Porsche nie jest pierwszym i pewnie nie ostatnim producentem działającym w temacie syntetycznych paliw. Podobne badania od lat prowadzi Audi, a wcześniej także Mercedes, który jednak wycofał się z projektu, tłumacząc, że nie jest to realne rozwiązanie.
Inżynierowie Porsche najwyraźniej twierdzą inaczej, o czym świadczą plany przedstawione właśnie przez Franka Wallisera, szefa Porsche Motorsport, który przyznał, że pierwsze syntetyczne paliwa marki mają być gotowe do użycia już w 2022 roku.
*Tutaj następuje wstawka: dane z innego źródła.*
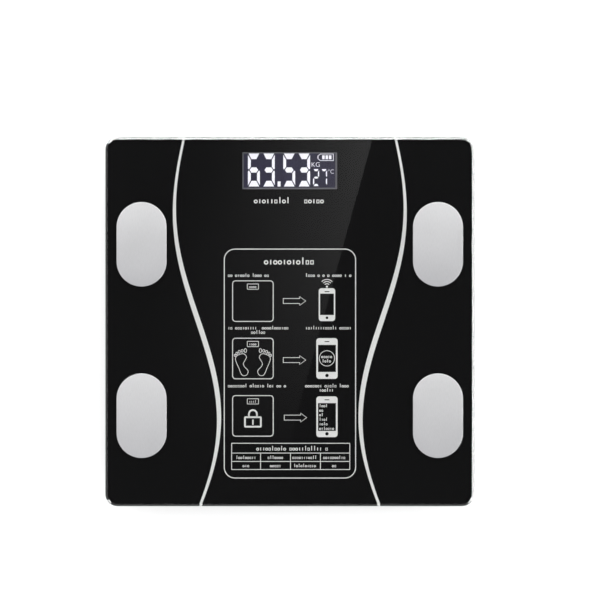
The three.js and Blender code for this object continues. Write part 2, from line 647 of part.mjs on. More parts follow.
function mainBoard() {
  const middle = (BOARD_REAR + BOARD_FRONT) / 2;
  const holes = BOARD_SCREWS.map(({ x, y }) =>
    cylinder(SCREW_RADIUS + FIT_GAP, BOARD_BOTTOM - OVER, BOARD_TOP + OVER, x, y, SMALL_SIDES));
  return carve([block(BOARD_LENGTH, BOARD_DEPTH, BOARD_BOTTOM, BOARD_TOP, 0, middle)], holes);
}

function boardScrew() {
  return turned([
    [0, BOARD_TOP - SCREW_LENGTH], [SCREW_RADIUS, BOARD_TOP - SCREW_LENGTH], [SCREW_RADIUS, BOARD_TOP],
    [SCREW_HEAD_RADIUS, BOARD_TOP], [SCREW_HEAD_RADIUS, BOARD_TOP + SCREW_HEAD_HEIGHT],
    [0, BOARD_TOP + SCREW_HEAD_HEIGHT],
  ], SMALL_SIDES);
}

function tactSwitch() {
  const bore = cylinder(
    PLUNGER_RADIUS + FIT_GAP, SWITCH_BOTTOM - OVER, SWITCH_BOTTOM + PLUNGER_IN + SWITCH_TRAVEL + FIT_GAP,
    0, 0, SMALL_SIDES);
  return carve([block(SWITCH_SIZE, SWITCH_SIZE, SWITCH_BOTTOM, BOARD_BOTTOM)], [bore]);
}

function switchPlunger() {
  return cylinder(PLUNGER_RADIUS, PLUNGER_BOTTOM, SWITCH_BOTTOM + PLUNGER_IN, 0, 0, SMALL_SIDES);
}

/** Key in the tray's underside, kept in by its flange; its stem meets the switch's plunger. */
function unitButton() {
  const flangeTop = BUTTON_SEAT + BUTTON_FLANGE;
  return turned([
    [0, UNIT_BUTTON_BOTTOM],
    [BUTTON_RADIUS - BUTTON_CHAMFER, UNIT_BUTTON_BOTTOM],
    [BUTTON_RADIUS, UNIT_BUTTON_BOTTOM + BUTTON_CHAMFER],
    [BUTTON_RADIUS, BUTTON_SEAT], [BUTTON_FLANGE_RADIUS, BUTTON_SEAT], [BUTTON_FLANGE_RADIUS, flangeTop],
    [BUTTON_STEM_RADIUS, flangeTop], [BUTTON_STEM_RADIUS, PLUNGER_BOTTOM], [0, PLUNGER_BOTTOM],
  ]);
}

// ---- Wiring ----

/** From a front lane, or from outside, a lead climbs to its terminal on the board's front edge. */
function intoTerminal(x) {
  return [
    [x, BOARD_FRONT - 2 * TERMINAL_REACH, TERMINAL_HEIGHT],
    [x, BOARD_FRONT + TERMINAL_REACH, TERMINAL_HEIGHT],
  ];
}

function loadCellLead(corner) {
  const x = corner.x;
  const y = corner.y * FOOT_CENTRE;
  const height = (LOAD_CELL_TOP + LOAD_CELL_BOTTOM) / 2;
  const start = FOOT_CENTRE - LOAD_CELL / 2 - FIT_GAP;
  const inNotch = FOOT_CENTRE - POCKET_RADIUS;
  const outside = inNotch - POCKET_WALL - 2 * WIRE_RADIUS;
  if (corner.y > 0) {
    const boardEdge = BOARD_LENGTH / 2;
    return [
      [x * start, y, height],
      [x * inNotch, y, height],
      [x * outside, y, height],
      [x * (boardEdge + REAR_LEAD_SHIFT), y - REAR_LEAD_SHIFT, TERMINAL_HEIGHT],
      [x * (boardEdge - TERMINAL_REACH), y - REAR_LEAD_SHIFT, TERMINAL_HEIGHT],
    ];
  }
  const terminal = FIRST_TERMINAL_X + 2 * TERMINAL_PITCH;
  return [
    [x * start, y, height],
    [x * inNotch, y, height],
    [x * outside, y, height],
    [x * FRONT_LANE, y / 2, WIRE_HEIGHT],
    [x * FRONT_LANE, LANE_TURN_Y, WIRE_HEIGHT],
    ...intoTerminal(x * terminal),
  ];
}

function electrodeLead(corner) {
  const stud = studCentre(corner);
  const start = Math.abs(stud.x) - NUT_ACROSS_FLATS / Math.sqrt(3) - WIRE_RADIUS - FIT_GAP;
  const x = corner.x;
  const fromStud = [
    [x * start, stud.y, GLASS_BOTTOM - NUT_HEIGHT / 2],
    [x * (start - LEAD_FALL), stud.y + LEAD_FALL / 2, WIRE_HEIGHT],
  ];
  const lane = FRONT_LANE + 2 * TERMINAL_PITCH;
  if (corner.y > 0) {
    return [
      ...fromStud,
      [x * (lane + 2 * TERMINAL_PITCH), BOARD_FRONT - 3 * TERMINAL_PITCH, WIRE_HEIGHT],
      ...intoTerminal(x * (FIRST_TERMINAL_X + 4 * TERMINAL_PITCH)),
    ];
  }
  return [
    ...fromStud,
    [x * lane, 0, WIRE_HEIGHT],
    [x * lane, LANE_TURN_Y, WIRE_HEIGHT],
    ...intoTerminal(x * (FIRST_TERMINAL_X + 3 * TERMINAL_PITCH)),
  ];
}

/** The rear contact's lead takes the first terminal, and the front one's passes outside it. */
function batteryLead(side) {
  const y = BAY_Y + side * CELL_PITCH / 2;
  if (side > 0) {
    return [
      [BATTERY_LEAD_START, y, CELL_AXIS],
      [BATTERY_LEAD_START, y + CELL_DIAMETER, CELL_AXIS],
      ...intoTerminal(FIRST_TERMINAL_X),
    ];
  }
  return [
    [BATTERY_LEAD_START, y, CELL_AXIS],
    [BATTERY_LANE, y + CELL_DIAMETER, CELL_AXIS],
    [BATTERY_LANE, LANE_TURN_Y, CELL_AXIS],
    ...intoTerminal(FIRST_TERMINAL_X + TERMINAL_PITCH),
  ];
}

// ---- The object ----

const scale = new THREE.Group();

function addPiece(parent, name, geometry, [color, roughness, metalness]) {
  const material = new THREE.MeshStandardMaterial({ color, roughness, metalness, flatShading: true });
  const mesh = new THREE.Mesh(geometry, material);
  mesh.name = name;
  parent.add(mesh);
  return mesh;
}

function groupAt(x, y) {
  const group = new THREE.Group();
  group.position.set(x, y, 0);
  scale.add(group);
  return group;
}

// Finishes: colour, roughness and metalness
const BLACK_GLASS = [0x16171a, 0.06, 0];
const STAINLESS = [0xd2d3d5, 0.32, 1];
const PLATED_STEEL = [0xb9bcc0, 0.35, 1];
const SILICONE = [0x2a2b2d, 0.7, 0];
const FOAM = [0xe8e6df, 0.9, 0];
const BLACK_ABS = [0x1b1c1e, 0.55, 0];
const BLACK_RUBBER = [0x101112, 0.8, 0];
const GREY_ABS = [0x3a3c3f, 0.5, 0];
const DARK_LCD = [0x352c49, 0.12, 0];
const ACRYLIC = [0xf2f4f6, 0.2, 0];
const BOARD_GREEN = [0x1f5a3a, 0.45, 0];
const BLACK_RESIN = [0x18181a, 0.5, 0];
const CELL_JACKET = [0x2f6b53, 0.35, 0.1];
const RED_PVC = [0xa5201d, 0.45, 0];
const BLACK_PVC = [0x151515, 0.45, 0];
const WHITE_PVC = [0xdcdcd8, 0.45, 0];

addPiece(scale, 'glass_platform', glassPlatform(), BLACK_GLASS);
addPiece(scale, 'bonding_bead', bondingBead(), SILICONE);
addPiece(scale, 'base_shell', baseShell(), BLACK_ABS);

for (const corner of CORNERS) {
  const centre = electrodeCentre(corner);
  const stud = studCentre(corner);
  const electrodes = groupAt(centre.x, centre.y);
  addPiece(electrodes, `electrode_${corner.place}`, electrode(stud.y - centre.y), STAINLESS);
  const nuts = groupAt(stud.x, stud.y);
  addPiece(nuts, `electrode_nut_${corner.place}`, electrodeNut(), PLATED_STEEL);

  const foot = groupAt(corner.x * FOOT_CENTRE, corner.y * FOOT_CENTRE);
  addPiece(foot, `bonding_disc_${corner.place}`, cylinder(DISC_RADIUS, TRAY_TOP, GLASS_BOTTOM), FOAM);
  addPiece(foot, `load_cell_${corner.place}`, loadCell(), PLATED_STEEL);
  addPiece(foot, `foot_cap_${corner.place}`, footCap(), BLACK_ABS);
  addPiece(foot, `foot_pad_${corner.place}`, footPad(), BLACK_RUBBER);

  const cellLead = wire(loadCellLead(corner), WIRE_RADIUS, LEAD_STEPS);
  addPiece(scale, `load_cell_lead_${corner.place}`, cellLead, WHITE_PVC);
  const studLead = wire(electrodeLead(corner), WIRE_RADIUS, LEAD_STEPS);
  addPiece(scale, `electrode_lead_${corner.place}`, studLead, BLACK_PVC);
}

addPiece(scale, 'main_board', mainBoard(), BOARD_GREEN);
for (const screw of BOARD_SCREWS) {
  addPiece(groupAt(screw.x, screw.y), `board_screw_${screw.place}`, boardScrew(), PLATED_STEEL);
}
const chipRow = BOARD_FRONT + CHIP_ROW;
addPiece(scale, 'controller_chip',
  block(CHIP_SIZE, CHIP_SIZE, BOARD_TOP, BOARD_TOP + CHIP_HEIGHT, CHIP_X, chipRow), BLACK_RESIN);
addPiece(scale, 'radio_module',
  block(RADIO_WIDTH, RADIO_DEPTH, BOARD_TOP, BOARD_TOP + RADIO_HEIGHT, RADIO_X, chipRow), PLATED_STEEL);
addPiece(scale, 'display_frame', displayFrame(), GREY_ABS);
addPiece(scale, 'lcd_panel', lcdPanel(), DARK_LCD);
addPiece(scale, 'backlight_guide', backlightGuide(), ACRYLIC);
addPiece(scale, 'lcd_connector', lcdConnector(), SILICONE);

const unitSwitch = groupAt(BUTTON_X, DISPLAY_Y);
addPiece(unitSwitch, 'tact_switch', tactSwitch(), BLACK_RESIN);
addPiece(unitSwitch, 'switch_plunger', switchPlunger(), GREY_ABS);
addPiece(unitSwitch, 'unit_button', unitButton(), GREY_ABS);

addPiece(scale, 'battery_door', batteryDoor(), BLACK_ABS);
// Each cell lies along X with its flat end on a spring: the rear one's nub points to +X.
for (const [name, side] of [['battery_cell_rear', 1], ['battery_cell_front', -1]]) {
  const cell = addPiece(scale, name, batteryCell(), CELL_JACKET);
  const flatEnd = BAY_END - CONTACT_THICKNESS - SPRING_LENGTH - FIT_GAP;
  cell.position.set(-side * flatEnd, BAY_Y + side * CELL_PITCH / 2, CELL_AXIS);
  cell.rotation.y = side * Math.PI / 2;
}
const halfPitch = CELL_PITCH / 2;
addPiece(scale, 'contact_bridge',
  carve([contactPlate(-1, 0, CELL_PITCH + CONTACT_SIZE), contactSpring(-1, halfPitch)]), PLATED_STEEL);
addPiece(scale, 'contact_positive',
  carve([contactPlate(1, halfPitch, CONTACT_SIZE), solderTab(halfPitch)]), PLATED_STEEL);
addPiece(scale, 'contact_negative',
  carve([contactPlate(1, -halfPitch, CONTACT_SIZE), contactSpring(1, -halfPitch), solderTab(-halfPitch)]),
  PLATED_STEEL);
addPiece(scale, 'battery_lead_positive',
  wire(batteryLead(1), WIRE_RADIUS, BATTERY_LEAD_STEPS), RED_PVC);
addPiece(scale, 'battery_lead_negative',
  wire(batteryLead(-1), WIRE_RADIUS, BATTERY_LEAD_STEPS), BLACK_PVC);

export default scale;
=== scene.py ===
# %% [markdown]
# # A digital bathroom scale with a glass platform
#
# The scale is a square of tempered glass on a black moulded tray. Four round feet carry it, each on a
# load cell, and four stainless steel electrodes lie on the glass. All the black and white that shows
# from above is enamel, printed on the underside of the glass, with a window left open in it over the
# display.
#
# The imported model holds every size, place and joint. This lesson dresses it: the glass is made as real
# clear glass with enamel inside it, the hard edges are rounded, and each plastic, metal and rubber gets
# its finish.

import math

import bmesh
import bpy
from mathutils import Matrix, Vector


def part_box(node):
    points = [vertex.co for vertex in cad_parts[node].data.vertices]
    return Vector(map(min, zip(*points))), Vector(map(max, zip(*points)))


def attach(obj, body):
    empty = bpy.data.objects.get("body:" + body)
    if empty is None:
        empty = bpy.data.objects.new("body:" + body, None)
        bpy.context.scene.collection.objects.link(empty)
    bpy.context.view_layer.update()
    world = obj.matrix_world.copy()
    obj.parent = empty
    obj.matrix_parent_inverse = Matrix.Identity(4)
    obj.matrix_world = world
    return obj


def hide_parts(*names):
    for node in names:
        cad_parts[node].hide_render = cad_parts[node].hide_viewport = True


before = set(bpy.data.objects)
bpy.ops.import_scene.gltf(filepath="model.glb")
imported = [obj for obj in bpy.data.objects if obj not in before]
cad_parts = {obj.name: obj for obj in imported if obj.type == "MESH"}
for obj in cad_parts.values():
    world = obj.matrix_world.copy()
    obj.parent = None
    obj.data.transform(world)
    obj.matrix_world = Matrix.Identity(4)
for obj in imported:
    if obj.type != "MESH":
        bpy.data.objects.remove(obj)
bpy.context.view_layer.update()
MM = 0.001

# %% [markdown]
# ## Where things are
#
# Every place comes from the frame. The drawing on the glass is laid out in millimetres from the middle
# of the platform, as its printer's film would be: x to the right, y towards the back edge.

# %% The platform's box and middle
glass_low, glass_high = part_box("glass_platform")
PLATFORM = (glass_high.x - glass_low.x) / MM
GLASS_THICKNESS = (glass_high.z - glass_low.z) / MM
MIDDLE = (glass_low + glass_high) / 2
HALF = PLATFORM / 2
CORNERS = ("rear_left", "rear_right", "front_left", "front_right")
print(f"platform {PLATFORM:.1f} mm square, glass {GLASS_THICKNESS:.1f} mm thick")

# %% [markdown]
# ## One helper for every node tree
#
# Materials and Geometry Nodes are both trees of nodes, so one small function adds a node to either. A
# key of `settings` is a property of the node if it has one of that name, and otherwise one of its input
# sockets.

# %% A helper to add a node, and one for colours
def add(tree, kind, settings=None, links=None):
    """Adds a node of that kind with its settings, and links each named input from a socket."""
    node = tree.nodes.new(kind)
    for key, value in (settings or {}).items():
        if isinstance(key, str) and hasattr(node, key):
            setattr(node, key, value)
        else:
            node.inputs[key].default_value = value
    for key, socket in (links or {}).items():
        tree.links.new(socket, node.inputs[key])
    return node


def linear(hex_colour):
    """An sRGB hex colour as the linear red, green, blue and alpha that Blender works in."""
    channels = [int(hex_colour[i : i + 2], 16) / 255 for i in (1, 3, 5)]
    return [c / 12.92 if c <= 0.04045 else ((c + 0.055) / 1.055) ** 2.4 for c in channels] + [1.0]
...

Walliser twierdzi, że rozwiązanie to w żaden sposób nie pogarsza osiągów silników spalinowych - wręcz przeciwnie. Dodaje też, że stosowanie takiego paliwa oznacza zauważalnie niższą emisję spalin, w szczególności tlenków azotu.
Wszystko dlatego, że paliwa syntetyczne są mniej złożone niż współcześnie stosowane rozwiązania na bazie paliw kopalnych. Syntetyki składają się z 10 komponentów, podczas gdy porównywalna, zwykła benzyna ma ich około 40 - wyjaśnia Walliser.
- Przy globalnym zastosowaniu przez nas paliw syntetycznych we wszystkich procesach spodziewamy się spadku średniej emisji CO2 aż o 85 proc, co w przeliczeniu na każdy pojazd powinno zapewnić nam wyniki porównywalne z samochodami elektrycznymi - możemy przeczytać w komunikacie prasowym.
To śmiałe słowa, lecz Porsche wydaje się być pewne swego, tym bardziej że ma wsparcie solidnych specjalistów. W projekcie uczestniczą bowiem takie firmy jak Siemens Energy, Enel, AME czy ENAP. Ich celem jest stworzenie fabryki syntetycznych paliw, która rozpocznie działalność w 2022 roku. W ciągu pierwszych 2 lat planowane jest dostarczenie co najmniej 55 mln litrów.